Make sure you are using a correct path to the content of your lambda layer (python/lib/python3.10/site-packages in our case). The path depends on the runtime. The same Python version must be used for compatible runtimes when a new version of the lambda layer is published.

Updates and Configurations

Lambda layer version pulls its content from the S3 bucket. Obviously, the bucket must exist before the first CodeBuild run. There are two options here. You can create one bucket in the build environment and store zip files for all environments there. In this case, the bucket policy must allow cross-account access.

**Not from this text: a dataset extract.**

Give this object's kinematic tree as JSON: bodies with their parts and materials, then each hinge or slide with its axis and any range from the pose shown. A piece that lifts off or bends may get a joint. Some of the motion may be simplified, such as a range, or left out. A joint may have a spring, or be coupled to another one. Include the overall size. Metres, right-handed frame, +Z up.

Alternatively, each environment can have its own bucket for lambda dependencies.

To make sure that the upload of dependencies archive is finished before publication of a new lambda layer version, we placed the S3 upload into the pre_build phase of the buildspec.

- cd ""$CODEBUILD_SRC_DIR"/lambda-layer"
- zip -r python.zip *
- aws s3 cp python.zip s3://$BUCKET_NAME/python.zip

All other steps were performed in the build phase.

The following command publishes the lambda layer version, parses the output and assigns the .LayerVersionArn value to the corresponding environment variable:

- export LAYER_VERSION_ARN=$(aws lambda publish-layer-version --layer-name $LAYER_NAME --content S3Bucket=$BUCKET_NAME,S3Key=python.zip --compatible-runtimes python3.10 | jq -r '.LayerVersionArn')

The lambda layer version ARN is then used to update the SSM parameter:

- aws ssm put-parameter --name $SSM_PARAMETER_NAME --value $LAYER_VERSION_ARN --overwrite

and the configurations of all lambda functions included in the LambdaNamesList parameter:

- for lambda_name in ${LambdaNamesList}; do aws lambda update-function-configuration --function-name "$lambda_name" \ --layers $LAYER_VERSION_ARN; done

Afterwords

Although automation of lambda layer deployment required additional effort, we found it worthwhile as it freed our developers and DevOps teams from the burden of manually updating the dependencies, publishing new layer versions and updating lambda configurations. As a bonus, the build time was significantly reduced further improving the development workflow.